Some other Q's and A's from "Yahoo Answers":


Question:

How would Batman do in the UFC?

My Answer:

Batman would lose many of his traditional advantages; the UFC rules would not allow him wear his utility belt in the octagonthere are no shadows for him to lurk in, either. And that cape of his could be used against him. Picture batman getting jerseyed, hockey-fight style, by Wolverine. He'd do okay against Aquaman on dry land, of course. He would obviously be able to take out the Green Lantern, seeing as how jewelry is not allowed in the ring, and Green Lantern's ring is the source of all of his power.
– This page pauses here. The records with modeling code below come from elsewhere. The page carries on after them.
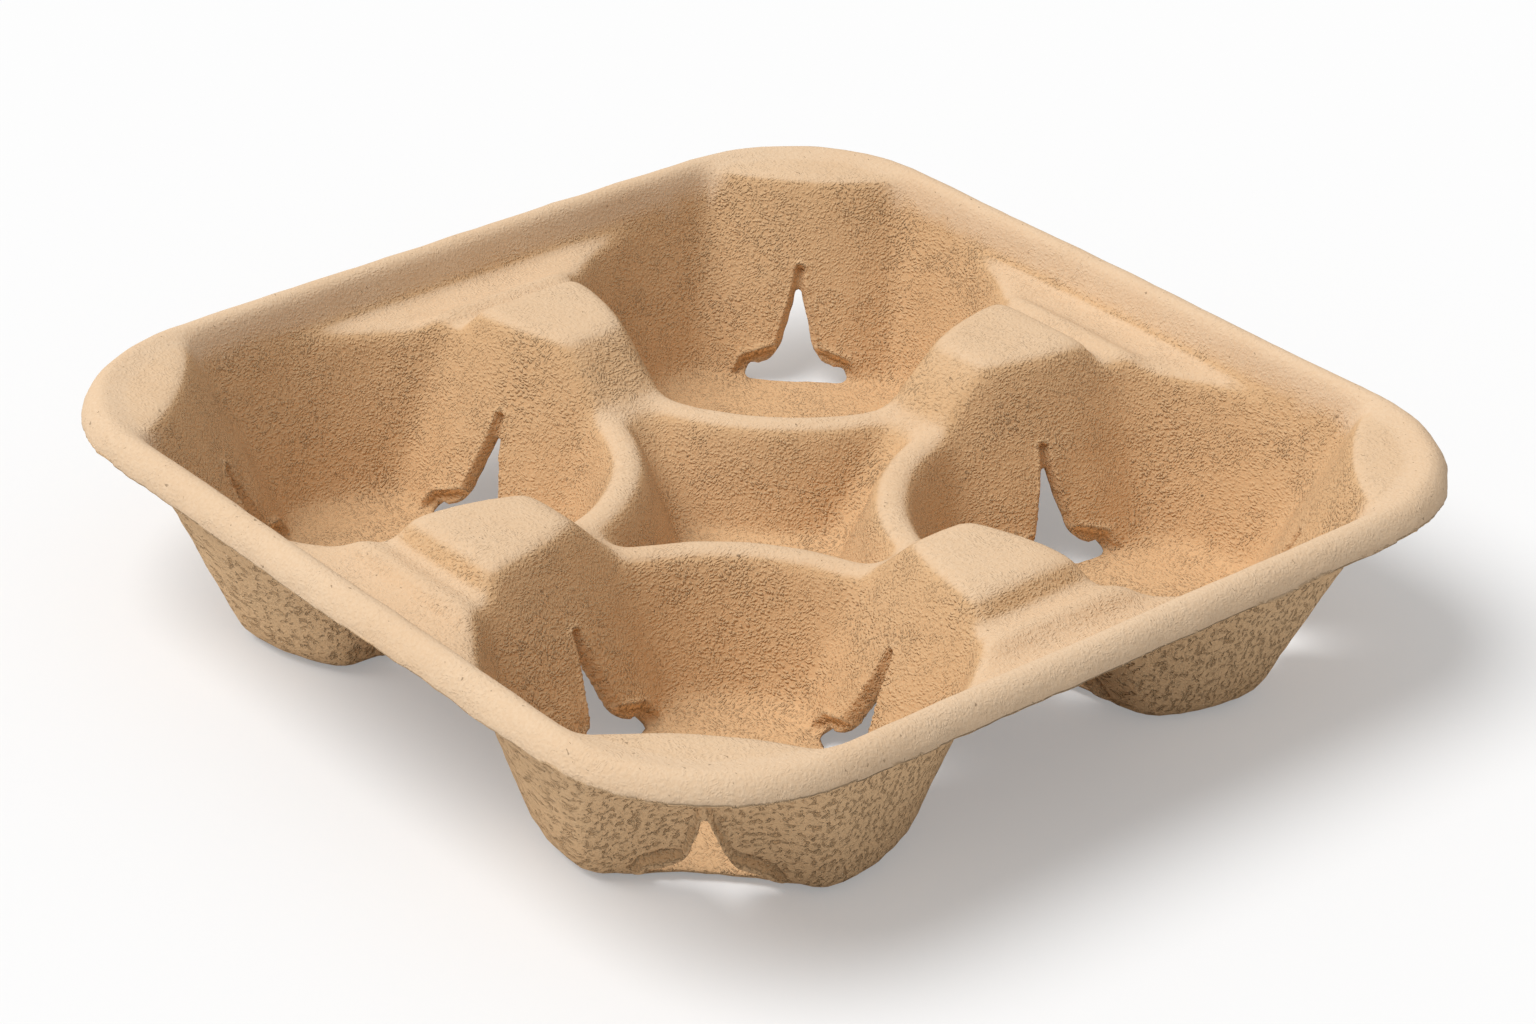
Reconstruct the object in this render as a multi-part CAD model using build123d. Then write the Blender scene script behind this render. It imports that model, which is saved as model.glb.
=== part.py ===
from build123d import *
from math import cos, radians, sqrt, tan
import os

# Carrier for four cups, pressed from one sheet of paper pulp, in millimetres.
# The origin is on the table under the middle of the tray, +Z is up, and X and Y
# run along the straight sides. Each face of the sheet is a mould: the upper face
# has inset 0, and the lower face is the same mould moved in by the sheet.

# Sheet and rim
tray_side = 216.0
tray_height = 45.3
tray_corner_radius = 39.0
sheet = 2.3
rim_width = 7.0
rim_rise = 1.5
rim_inner_slope = 50.0
rim_crown_radius = 5.5
rim_lip_drop = 5.7

# Basin wall inside the rim
basin_taper = 18.0

# Cup pockets: a cone with three finger walls that bulge into it
pocket_spacing = 104.4
pocket_floor_radius = 34.0
pocket_taper = 19.7
finger_floor_reach = 23.3
finger_taper = 25.8
finger_bulge_radius = 77.0
finger_directions = (45, 165, 285)
lobe_fold_radius = 5.0
pocket_floor_fillet = 4.0

# Side bars between the rim and the ridges: pillar, groove, rib and ledge
ridge_height = 30.0
pillar_height = 42.6
pillar_inner_foot = 40.9
pillar_inner_end = 53.5
pillar_outer_end = 77.0
pillar_inner_slope = 45.0
pillar_outer_slope = 32.0
groove_middle = 80.6
groove_height = 36.0
rib_inner_edge = 84.0
rib_outer_edge = 86.6
rib_height = 39.0
ledge_start = 89.4
ledge_height = 36.2
core_half = 95.0
pillar_foot_fillet = 4.0
pillar_top_fillet = 3.5
groove_fillet = 2.6
rib_fillet = 2.2
ledge_fillet = 3.0

# Star-shaped well in the middle
ridge_crest_width = 6.3
well_floor_height = 8.0
well_taper = 19.7
well_tip_reach = 39.0
well_tip_slope = 39.0
well_fold_radius = 2.2

# Rounding of the mouths of the pockets and of the well
mouth_fillet = 2.5
inner_mouth_fillet = 1.5

# Tower-shaped window in each finger wall, with the pressed border round it
window_slit_top = 21.0
window_slit_width = 1.0
window_neck_height = 18.5
window_neck_width = 2.0
window_waist_height = 9.5
window_waist_width = 7.0
window_shoulder_height = 5.2
window_shoulder_width = 21.0
window_sill_width = 24.0
border_top = 26.5
border_width = 2.4
border_depth = 0.8

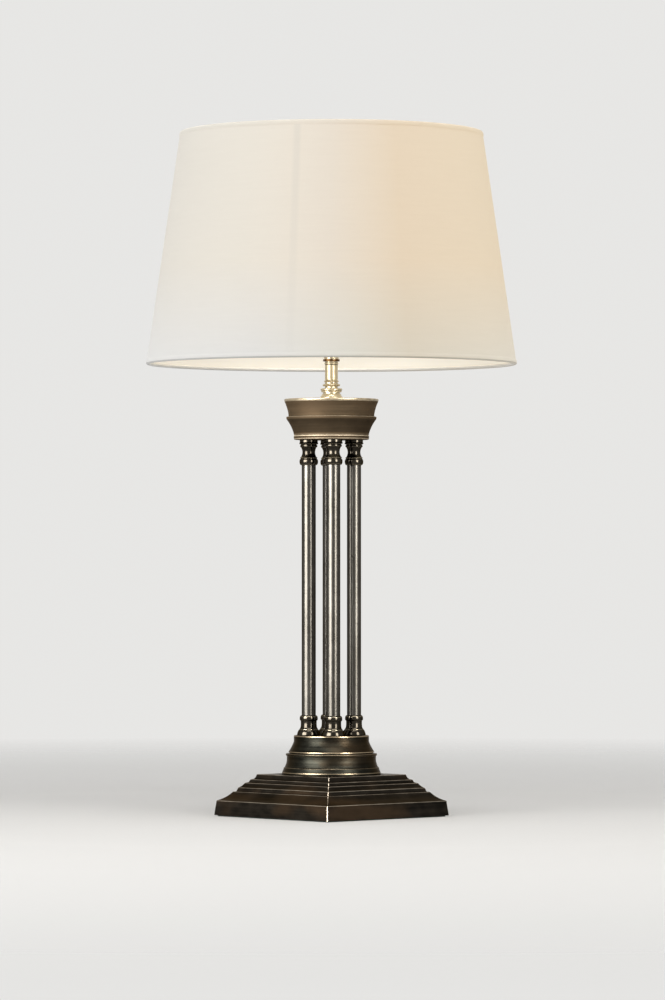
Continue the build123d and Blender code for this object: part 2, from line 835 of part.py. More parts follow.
with BuildPart() as neck:
    with BuildSketch(upright(neck_z)) as neck_side:
        with BuildLine():
            turn_profile(
                neck_r + neck_foot_out,
                (neck_r + neck_foot_out, neck_foot_h, 0.2),
                (neck_r + neck_ogee_out, neck_ogee_h, -0.4),
                (neck_r + neck_groove_out, 0, 0),
                (neck_r + neck_groove_out, neck_groove_h, 0),
                (neck_r + neck_ring_1_out, 0, 0),
                (neck_r + neck_ring_1_out - 0.3, neck_ring_1_h, 0.3),
                (neck_r + neck_ring_2_out - 0.3, 0, 0),
                (neck_r + neck_ring_2_out - 0.3, neck_ring_2_h, 0.4),
                (neck_r, 0.4, 0),
                (neck_r, neck_gap_h - 0.4, 0),
                (neck_r + neck_ring_3_out - 0.4, 0.4, 0),
                (neck_r + neck_ring_3_out - 0.4, neck_ring_3_h - 0.4, 0.4),
                (neck_r, 0.4, 0),
                (neck_r, neck_gap_h - 0.4, 0),
                (neck_r + neck_ring_4_out - 0.3, 0, 0),
                (neck_r + neck_ring_4_out - 0.3, neck_ring_4_h, 0.3),
                (neck_r + 0.3, 0, 0),
                (neck_r, 1.2, -0.1),
                (neck_r, neck_tube_h - 1.2, 0),
                (neck_r + neck_collar_out - 0.3, 0, 0),
                (neck_r + neck_collar_out - 0.3, neck_collar_h / 2, 0.3),
                (neck_r, 0, 0),
                (neck_r, neck_collar_h / 2, 0.2),
            )
        make_face()
    revolve(axis=Axis.Z)
    with BuildSketch(Plane.XY.offset(neck_z)) as neck_bore:
        Circle(pipe_r + hole_gap)
    extrude(amount=neck_h, mode=Mode.SUBTRACT)
save("neck", neck)

axis_spot = [Vector(0, 0)]

with BuildPart() as neck_pipe:
    with BuildSketch(Plane.XY.offset(neck_pipe_foot_z)) as neck_pipe_section:
        Circle(pipe_r)
        Circle(pipe_bore_r, mode=Mode.SUBTRACT)
    extrude(amount=cap_z + neck_pipe_top - neck_pipe_foot_z)
save("neck_pipe", neck_pipe)

make_washers("neck_washer", lid_z - washer_t, axis_spot)
make_nuts("neck_nut", lid_z - washer_t - nut_h, axis_spot)


# ---------------------------------------------------------------- lampholder

cap_boss_r = pipe_r + cap_boss_out
cap_rim_r = skirt_r + seat_gap + cap_wall

with BuildPart() as holder_washer:
    with BuildSketch(Plane.XY.offset(cap_washer_z)) as holder_washer_section:
        Circle(cap_washer_r)
        Circle(pipe_r + hole_gap, mode=Mode.SUBTRACT)
    extrude(amount=cap_washer_t)
save("holder_washer", holder_washer)

with BuildPart() as holder_cap:
    with BuildSketch(upright(cap_z)) as cap_side:
        with BuildLine():
            turn_profile(
                cap_boss_r,
                (cap_boss_r, cap_boss_h, 0),
                (cap_rim_r, cap_dome_h, 2.2),
                (cap_rim_r, cap_rim_h, 0),
            )
        make_face()
    revolve(axis=Axis.Z)
    with BuildSketch(Plane.XY.offset(shoulder_z)) as cap_mouth:
        Circle(skirt_r + seat_gap)
    extrude(amount=-cap_rim_h, mode=Mode.SUBTRACT)
    with BuildSketch(upright(cap_z)) as cap_cavity:
        with BuildLine():
            cavity_foot = cap_boss_h + 2 * cap_wall
            cavity_top_r = skirt_r - 2 * cap_wall
            cavity_foot_point = (cap_boss_r - cap_wall, cavity_foot)
            cavity_top_point = (cavity_top_r, cap_boss_h + cap_dome_h)
            Line((0, cavity_foot), cavity_foot_point)
            SagittaArc(cavity_foot_point, cavity_top_point, -1)
            Polyline(cavity_top_point, (0, cap_boss_h + cap_dome_h), (0, cavity_foot))
        make_face()
    revolve(axis=Axis.Z, mode=Mode.SUBTRACT)
    with BuildSketch(Plane.XY.offset(cap_z)) as cap_bore:
        Circle(pipe_r + seat_gap)
    extrude(amount=cavity_foot, mode=Mode.SUBTRACT)
save("holder_cap", holder_cap)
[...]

However, though he's a highly motivated, resourceful and even talented fighter, he just wasn't born with the raw natural athletic ability of Superman. If it were a streetfight, Batman might be able to use krav maga or ninjitsu to take out Superman, but in a pro NHB fight, he doesn't stand a chance against Superman. Or even Wonder Woman, for that matter.

Source(s):
What little is left of my brain.

Question:

Is there anything wrong with a lesbian couple expecting a baby?

My Answer:

There is one thing wrong with a lesbian couple having a baby: I would be highly suspicious that one of the individuals involved has been unfaithful.

Source(s):
5th grade sex-ed booklet

Question:

What is the different between ninjutsu and other fighting styles (or other martial arts)??

My Answer:

Ninjutsu is a martial art that is practiced primarily by turtles and other cartoon characters. The majority of other styles are practiced by real, live B-movie actors.

Source(s):
TV guide

Question:

Who would win in a fight, Rocky or Chuck Norris?

My Answer:

That would entirely depend on who's writing the screenplay.

Question:

Can I become a Shaolin Monk in under 17 months?

My Answer:

Modern shaolin monks are civil servants like meter maids and postal workers. Why would you want to become a postal worker in Communist China?

Question:

(Judo) What defences can I use against poopie-jime? (I am not making this up)

My Answer:
Try Pampers-ma-te or Huggies-ushi-gari.